Etherton MR agreed with Hamblen LJ and Cranston J’s assessment that the decision to cancel XH’s passport was rooted exclusively in his personal conduct and was made for national security reasons.
It was held that restricting XH’s freedom of movement was proportionate both under national and EU law. Following Pham  UKSC 19 (see here), a strong justification was needed to interfere with the fundamental nature of the rights involved. But the court was satisfied that the executive had shown the existence of a genuine, present and sufficiently serious threat to a vital national interest. As demonstrated by Van Duyn (Case 41/74) and Jipa (Case C-33/07), member states enjoy margin of appreciation in evaluating national security needs. It would have been much less effective to make a TPIM because it would necessarily be limited to a two-year period and would only be renewable in the event of new terror-related activity being undertaken.
The Court of Appeal also agreed with the Divisional Court’s conclusion that a sufficient basis existed for making the decision. Sufficient material was before Hamblen LJ and Cranston J to allow a proper assessment of proportionality and they had considered the case in view of all the material before them. Moreover, since the ruling, in view of the material considered by the court the special advocates had acknowledged that they were unable to challenge the substance of the executive’s decision on proportionality or rationality grounds.
Unless it is contrary to the interests of state security, article 30 of the Directive lays down a duty to inform an individual “precisely and in full” of the public security grounds on which the decision to restrict their freedom of movement is based. XH complained that the insufficiency of information regarding the allegations made against him hampered his ability to articulate an appropriate response. However, the materials relied upon by the executive had been tested by special advocates who concluded that disclosure issues had been satisfied to the standard expected in ZZ (France) and no further disclosure was required.
Etherton MR was satisfied that the Divisional Court had reviewed the closed evidence and arrived at the conclusion that special advocate’s position was appropriate. Hamblen LJ and Cranston J were equally correct in their own conclusion that the executive had complied with her disclosure requirements.

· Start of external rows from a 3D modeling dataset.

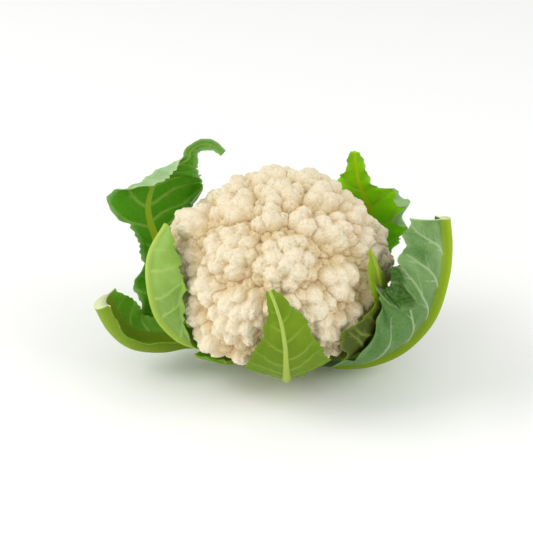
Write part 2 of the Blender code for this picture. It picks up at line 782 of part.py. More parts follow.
def build_cauliflower():
    for obj in list(bpy.data.objects):
        bpy.data.objects.remove(obj)
    parts = bpy.data.collections.new("cauliflower")
    cutters = bpy.data.collections.new("cutters")
    bpy.context.scene.collection.children.link(parts)
    bpy.context.scene.collection.children.link(cutters)
    ivory = material("curd_ivory", (0.84, 0.74, 0.55), 0.75)
    pale_stem = material("stem_pale_green", (0.62, 0.68, 0.36), 0.6)
    dark_green = material("leaf_dark_green", (0.10, 0.30, 0.05), 0.45)
    light_green = material("leaf_light_green", (0.34, 0.56, 0.10), 0.45)

    curd_seat = make_cutter(STEM_TOP_RADIUS + 0.004, STEM_HEIGHT + GAP, cutters, "curd_seat")
    stem_room = turned(
        "stem_room",
        [(0.0, STEM_HEIGHT + 0.01)]
        + [(r + GAP, z) for r, z in stem_profile()[1:-1]]
        + [(STEM_CUT_RADIUS + GAP, -0.005), (0.0, -0.005)],
        cutters,
    )
    stem_room.hide_render = True
    stem_room.display_type = "WIRE"
    make_curd(parts, ivory, curd_seat)
    stem = turned("stem", stem_profile(), parts)
    stem.data.materials.append(pale_stem)
    for name, leaf in LEAVES.items():
        make_leaf(name, leaf, parts, light_green if leaf.get("young") else dark_green, stem_room)


build_cauliflower()
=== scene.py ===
# %% [markdown]
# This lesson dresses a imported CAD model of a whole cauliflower: a domed curd of florets, a short cut stem
# and eleven trimmed leaves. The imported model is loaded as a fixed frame, and each of its nodes is replaced
# by a finer piece that stands in the same place. Everything is in metres, +Z is up, the stem's cut face
# stands on the ground at the origin, and the viewer looks from -Y.

import math
import random

import bmesh
import bpy
import numpy as np
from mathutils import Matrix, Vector, noise


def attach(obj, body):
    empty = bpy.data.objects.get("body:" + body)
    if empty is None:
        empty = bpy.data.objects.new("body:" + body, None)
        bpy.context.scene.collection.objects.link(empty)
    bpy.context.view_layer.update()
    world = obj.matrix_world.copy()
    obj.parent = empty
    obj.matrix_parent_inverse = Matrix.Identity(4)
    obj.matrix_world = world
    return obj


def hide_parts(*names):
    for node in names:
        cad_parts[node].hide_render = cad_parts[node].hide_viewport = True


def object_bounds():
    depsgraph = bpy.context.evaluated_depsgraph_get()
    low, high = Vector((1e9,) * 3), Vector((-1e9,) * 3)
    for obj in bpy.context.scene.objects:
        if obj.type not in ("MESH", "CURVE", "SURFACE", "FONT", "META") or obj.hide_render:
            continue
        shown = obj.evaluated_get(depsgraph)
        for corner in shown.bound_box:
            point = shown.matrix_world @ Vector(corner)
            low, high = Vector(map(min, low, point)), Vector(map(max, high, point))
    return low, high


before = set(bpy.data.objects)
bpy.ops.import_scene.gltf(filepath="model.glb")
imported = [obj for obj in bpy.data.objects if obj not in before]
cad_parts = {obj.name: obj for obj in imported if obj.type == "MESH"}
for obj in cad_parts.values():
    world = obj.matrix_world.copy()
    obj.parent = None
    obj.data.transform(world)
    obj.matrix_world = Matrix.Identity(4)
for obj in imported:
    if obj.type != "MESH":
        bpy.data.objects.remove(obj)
cad_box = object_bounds()
print("nodes:", sorted(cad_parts))

# %% [markdown]
# The camera looks down at the head from the front. The curd is 160 mm wide and fills 232 of the picture's
# 533 pixels, so a pixel is 0.69 mm at the curd, and the lens follows from that and from the distance.
# A long distance keeps the near leaves from looking larger than they are.

# %% The camera
PIXEL = 0.00069
PICTURE_SIDE = 533
VIEW_DISTANCE = 1.10
VIEW_ELEVATION = math.radians(28)
SENSOR = 36.0
PICTURE_MIDDLE = (-15.5 * PIXEL, -1.5 * PIXEL)

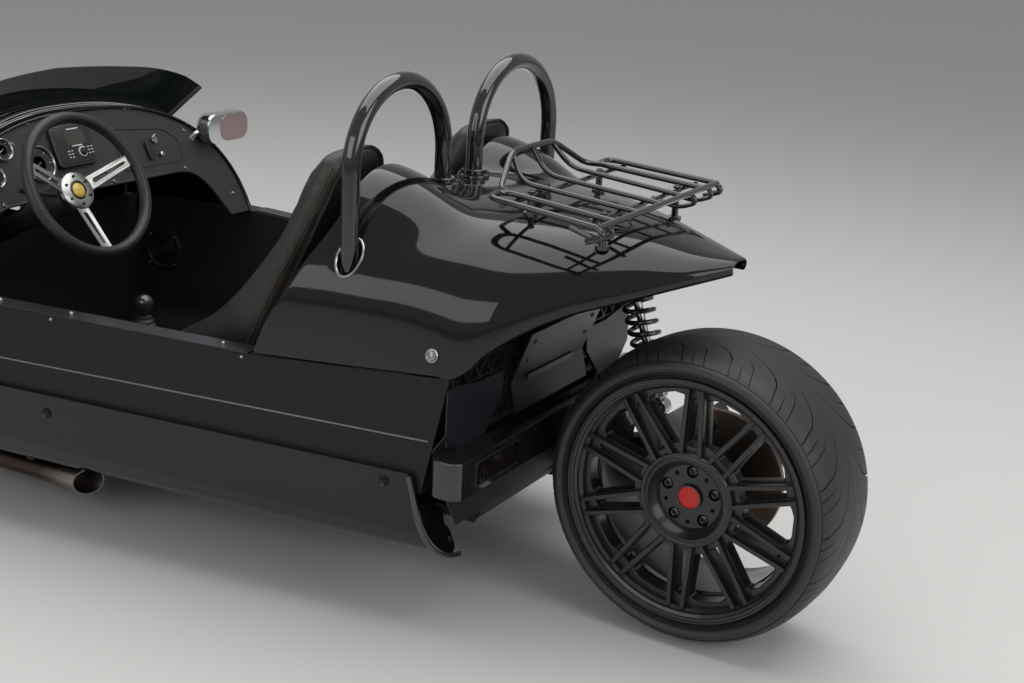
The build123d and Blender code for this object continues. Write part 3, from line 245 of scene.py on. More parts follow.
# lateral place as a share of the half tread, and the sweep there in degrees
sweep_line = ((0.0, 27.0), (0.04, 25.5), (0.2, 17.0), (0.34, 10.0), (0.47, 5.8), (0.61, 3.2), (0.82, 1.7),
              (1.0, 0.0))
# each groove: place in the pitch, half width, where it starts and ends across the tread
grooves = ((0.03, 0.0022, 0.1, 1.0), (0.56, 0.0013, 0.4, 1.0), (0.8, 0.0014, 0.66, 1.0))
land_lines = (0.2, 0.38, 0.68, 0.92)


def clamped(value):
    """Value held between 0 and 1."""
    return min(1.0, max(0.0, value))


def sweep(share):
    """How far the grooves are swept back at a place across the tread."""
    for (low, a), (high, b) in zip(sweep_line, sweep_line[1:]):
        if share <= high:
            return a + (b - a) * (share - low) / (high - low)
    return 0.0


def tread_columns(share, pitch_l):
    """Places round one pitch, each with the share of the groove's depth there."""
    lines = [(place, 0.0) for place in land_lines]
    for place, half, start, end in grooves:
        open_share = clamped((share - start) / 0.22) * clamped((end + 0.05 - share) / 0.05)
        wide = (half * (0.45 + 0.55 * open_share) if open_share else 0.0004) / pitch_l
        wall = min(wide * 0.45, GROOVE_WALL / pitch_l)
        deep = min(1.0, open_share * 2)
        lines += [(place - wide, 0.0), (place - wide + wall, deep), (place + wide - wall, deep),
                  (place + wide, 0.0)]
    return sorted(lines)


def tyre(radius, half, bead, bead_r, seat_r):
    """Tyre about the Y axis, its tread and sidewalls in one grid."""
    tread = half - 0.012
    crown = ((0.0, 0.0), (0.03, 0.0001), (0.07, 0.0003), (0.12, 0.0005), (0.17, 0.0008), (0.22, 0.0011),
             (0.27, 0.0014), (0.32, 0.0018), (0.37, 0.0022), (0.42, 0.0027), (0.47, 0.0032), (0.52, 0.0038),
             (0.57, 0.0045), (0.62, 0.0053), (0.67, 0.0062), (0.72, 0.0073), (0.77, 0.0086), (0.82, 0.0102),
             (0.87, 0.0122), (0.92, 0.015), (0.97, 0.0188), (1.0, 0.0225))
    rows = [(share * tread, radius - drop, share) for share, drop in crown]
    side = radius - crown[-1][1] - bead_r
    wall = ((0.001, 0.985), (-0.0008, 0.965), (0.0012, 0.945), (0.006, 0.86), (0.0105, 0.72), (0.012, 0.58),
            (0.0105, 0.44), (0.007, 0.33), (0.0055, 0.3), (0.0062, 0.285), (0.004, 0.27), (0.0048, 0.24),
            (0.0028, 0.225), (0.0034, 0.19), (0.0005, 0.175), (-0.004, 0.08), (-0.01, 0.0))
    rows += [(tread + out, bead_r + side * up, 2.0) for out, up in wall]
    rows += [(bead, seat_r + 0.003, 2.0), (bead - 0.004, seat_r, 2.0), (0.0, seat_r, 2.0)]
    columns = len(tread_columns(0.5, 0.1))
    shape = bmesh.new()
    for side_sign, phase in ((1, 0.0), (-1, 0.5)):
        made = bmesh.ops.create_grid(shape, x_segments=columns * PITCHES, y_segments=len(rows) - 1, size=1)
        for spot in made["verts"]:
            i = round((spot.co.x + 1) / 2 * columns * PITCHES)
            j = round((spot.co.y + 1) / 2 * (len(rows) - 1))
            y, r, share = rows[j]
            place, deep = tread_columns(min(share, 1.0), 2 * math.pi * radius / PITCHES)[i % columns]
            formed = min(1.0, share * 8) if share <= 1 else max(0.0, (FADE_ROW - j) / FADE_ROWS)
            place = (i % columns) / columns * (1 - formed) + place * formed
            swept = math.radians(sweep(min(share, 1.0)))
            turn = 2 * math.pi * (i // columns + place + phase) / PITCHES + swept
            r -= GROOVE_DEEP * deep * (share <= 1) * (j < len(crown) - 1)
            spot.co = (-r * math.cos(turn), side_sign * y, r * math.sin(turn))
    return shape


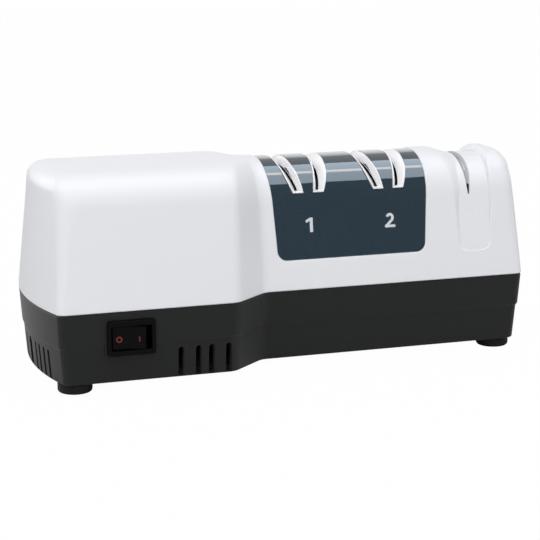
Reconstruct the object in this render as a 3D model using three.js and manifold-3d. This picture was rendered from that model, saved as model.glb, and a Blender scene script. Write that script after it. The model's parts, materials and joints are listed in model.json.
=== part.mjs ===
// An electric knife sharpener: a shaded-pole motor in a deep left section turns two pairs of sprung
// abrasive discs in a slimmer right section, beside a manual stage of two meshing roller sets.
// Millimetres. X runs along the body to the right, Y to the rear and Z up from the table.
import * as THREE from "three";
import { mergeVertices } from "three/addons/utils/BufferGeometryUtils.js";
import Module from "manifold-3d";

const wasm = await Module();
wasm.setup();

// Fits shared by every piece
const gap = 0.3;
const overrun = 4;
const weld = 0.0001;

// The mechanism's main sizes, which the housing follows
const stageNames = ["1", "2"];
const discRadius = 21;
const coreWidth = 56;
const yokeHeight = 14;
const coilThickness = 8.4;
const bobbinWall = 1.2;
const windowTop = 21;

// Heights from the table up to the shaft: feet, floor, coil, yoke and window
const footHeight = 5;
const floorThickness = 2.5;
const coilToFloor = 5.6;
const coilToWindow = 2.1;
const coilDepth = gap + bobbinWall + coilThickness;
const coreBelow = yokeHeight + coilDepth + coilToWindow + windowTop;
const shaftHeight = footHeight + floorThickness + coilToFloor + coilDepth + coreBelow;

// Distances along the body, from its left end to its right end
const endToMotor = 59.5;
const motorToJog = 34.4;
const jogRun = 19;
const jogToStage = 24.55;
const stagePitch = 42.35;
const stageToManual = 44.45;
const manualToEnd = 30.75;
const stagesSpan = stagePitch * (stageNames.length - 1);
const motorSection = endToMotor + motorToJog + jogRun;
const length = motorSection + jogToStage + stagesSpan + stageToManual + manualToEnd;
const leftEnd = -length / 2;
const rightEnd = length / 2;
const motorX = leftEnd + endToMotor;
const jogLeft = motorX + motorToJog;
const jogRight = jogLeft + jogRun;
const firstStageX = jogRight + jogToStage;
const manualX = rightEnd - manualToEnd;

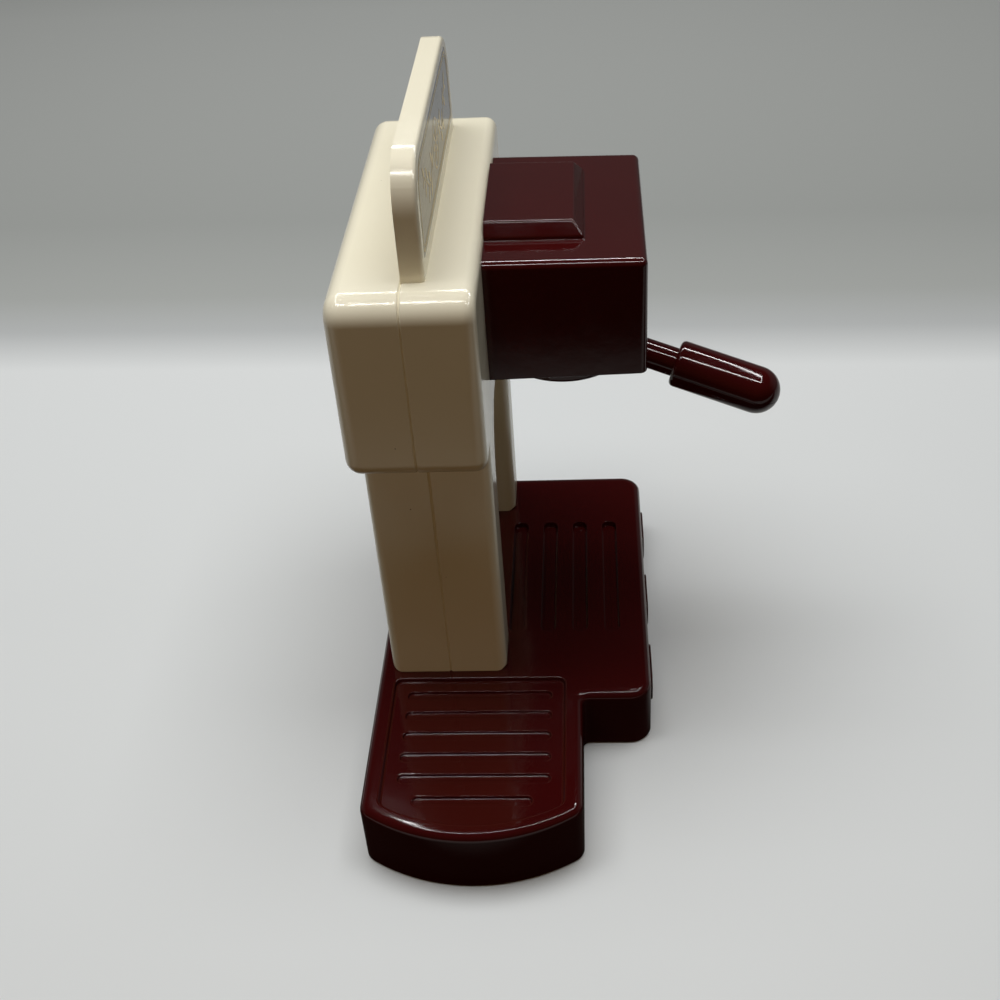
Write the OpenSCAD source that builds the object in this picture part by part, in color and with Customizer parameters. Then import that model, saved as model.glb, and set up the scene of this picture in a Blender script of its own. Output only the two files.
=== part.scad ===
// Toy coffee maker: an ivory two-post machine on a burgundy base,
// with a burgundy brew group and a portafilter that turns under it.
// Front is -Y, right is +X, up is +Z. The origin is on the floor, midway
// between the posts, in the parting plane of the two ivory shells.

/* [Base] */
// height of the base's top surface above the floor
base_h = 29; // [26:0.5:32]
// right-hand end of the base
base_right = 69; // [68:0.5:76]
// left-hand end of the base's front block
block_left = -79; // [-84:0.5:-76]
// front face of the base
base_front = -85; // [-90:0.5:-84]
// rear face of the base
base_rear = 28.5; // [28:0.5:32]
// tip of the side shelf's round end
shelf_tip = -151.4; // [-158:0.2:-148]
// radius of the side shelf's round end
shelf_r = 73; // [68:1:80]
// front side of the side shelf
shelf_front = -56.7; // [-60:0.1:-54]
// bevel round the base's top edge
base_bevel = 2.6; // [1.5:0.1:3]
// wall thickness of the base
base_wall = 2.4; // [2:0.1:3]
// depth of the side tray
tray_depth = 1.5; // [1:0.1:1.8]
// distance from one tray groove to the next
tray_pitch = 11; // [10.6:0.1:11.4]
// distance from one drip groove to the next
drip_pitch = 13.75; // [13:0.05:14]
// width of a drip groove
drip_w = 6.5; // [5:0.1:7]

/* [Posts and head] */
// width of the head
head_w = 162; // [156:1:170]
// depth of the head, both shells together
head_d = 51; // [50:0.5:54]
// underside of the head
head_bottom = 142.5; // [140:0.5:145]
// top of the head
head_top = 212.5; // [210:0.5:216]
// radius of the head's two upper end edges
crown_r = 9; // [6:0.5:12]
// radius of the head's other edges
head_r = 5; // [3.5:0.5:6]
// outer face of each post, from the middle
post_out = 65; // [63:0.5:67]
// thickness of each post
post_t = 23; // [22:0.5:26]
// depth of each post, both shells together
post_d = 49; // [46:0.5:49.5]
// radius of the posts' upright edges
post_r = 4; // [3:0.5:5]
// radius of the arch between post and head
arch_r = 24; // [16:1:28]
// wall thickness of the ivory shells
shell_wall = 2.2; // [1.8:0.1:2.6]

/* [Sign] */
// top of the sign above the floor
sign_top = 255.2; // [250:0.2:260]
// thickness of the sign
sign_t = 8.3; // [7:0.1:9]
// half length of the sign at its foot
sign_foot = 67; // [64:0.5:69]
// half length of the sign at its top
sign_head = 59.5; // [56:0.5:61]
// radius of the sign's upper corners
sign_r = 9; // [6:0.5:11]
// thickness of the label
label_t = 0.6; // [0.4:0.1:1]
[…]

Unhappiness was expressed regarding the sufficiency of conventional judicial review and it was argued that, read together with article 47 of the CFR, article 31(3) of the Directive requires the procedure applied by the reviewing court to include a fact-finding process. Emphasis was supplied to a “full jurisdiction” test under article 47 (which corresponds to article 6 of the ECHR) to determine the lawfulness of cancelling XH’s passport. The lack of safeguards of independence in the exercise of executive prerogative power was also presented as pointing to the inadequacy of conventional judicial review. Proportionality based arguments were also made.
However, after conducting a review of complex authorities, Etherton MR was convinced that the application of conventional standards of judicial review by the Divisional Court did not result in a breach of the Directive, article 6 of the ECHR or article 47 of the CFR.
Article 41 of the CFR
In relation to the right to good administration under article 41, it was held that the executive’s failure to provide XH an opportunity to make representations before she cancelled his passport did not infringe his EU or domestic rights. This was so irrespective of the court’s assumption that the right to good administration represents a general principle of EU law. Notably, in MM (Case C-277/11) the CJEU interpreted the right to be heard as “very broad scope in the EU legal order” which:
85. … must apply in all proceedings which are liable to culminate in a measure adversely affecting a person.
The Court of Appeal said that a real risk existed in relation to giving advance notice in the manner demanded because such an action would have warned XH about the executive’s intentions and would only undermine the whole purpose of cancelling his passport. Etherton MR said that permitting XH to make representations before reconsideration was sufficient to satisfy the right to good administration and the observance of the rights of the defence.
In other interesting news, Abu Hamza’s son Sufiyan Mustafa was recently stripped of his British passport for fighting in Syria, albeit not for ISIS. Sufiyan seems to have been less lucky than his criminal relative CS (Morocco) who was freakishly given greater rights of residence than the poor battered woman NA (Pakistan).
In K2 v UK  ECHR 238, the ECtHR declared a British jihadi’s application inadmissible. K2 was originally Sudanese. He went to fight in Somalia. His claim was clearly without merit and the court explained that article 8 is not construable as requiring states to facilitate the return of every individual deprived of citizenship so as to pursue an appeal against the deprivation decision.
Stripping Asma al-Assad of her British citizenship was recently mooted in the British media because of a letter sent to Amber Rudd by the Liberal Democrats. Losing her British citizenship is the price that “the first lady of hell” – once a “desert rose”, but who has fallen from grace – might have to pay for supporting the Syrian state’s war on terror.
Of course, deprivation of British citizenship is a much more draconian measure in comparison to merely cancelling a passport. The dichotomy is that the mother of three, who was known as “Emma” in an earlier life, is hardly in a position to criticise her husband’s regime.
Strangely enough, Peter Ford, the former British ambassador to Syria (2003-2006), has made controversial claims that Bashaar al-Assad “has an analytical mind and knows that actions have consequences” and is therefore “not mad” enough to use chemical weapons. I am no friend of Bashaar al-Assad or Vladimir Putin and both men clearly have the blood of innocents on their hands. But it is equally clear that the Americans, the British, the French and their Turkish and Saudi proxies have failed the people of Syria just like they failed the people of Iraq who were left in the lurch at Saddam’s mercy after being incited to revolt against the dictator during the first Gulf War.
Nevertheless, the failure to uproot the Syrian regime does ironically have a bright side: the genocidal maniacs are committed secularists! After all, as the Syrian first lady herself says:
Our fight with terrorism is an existential battle.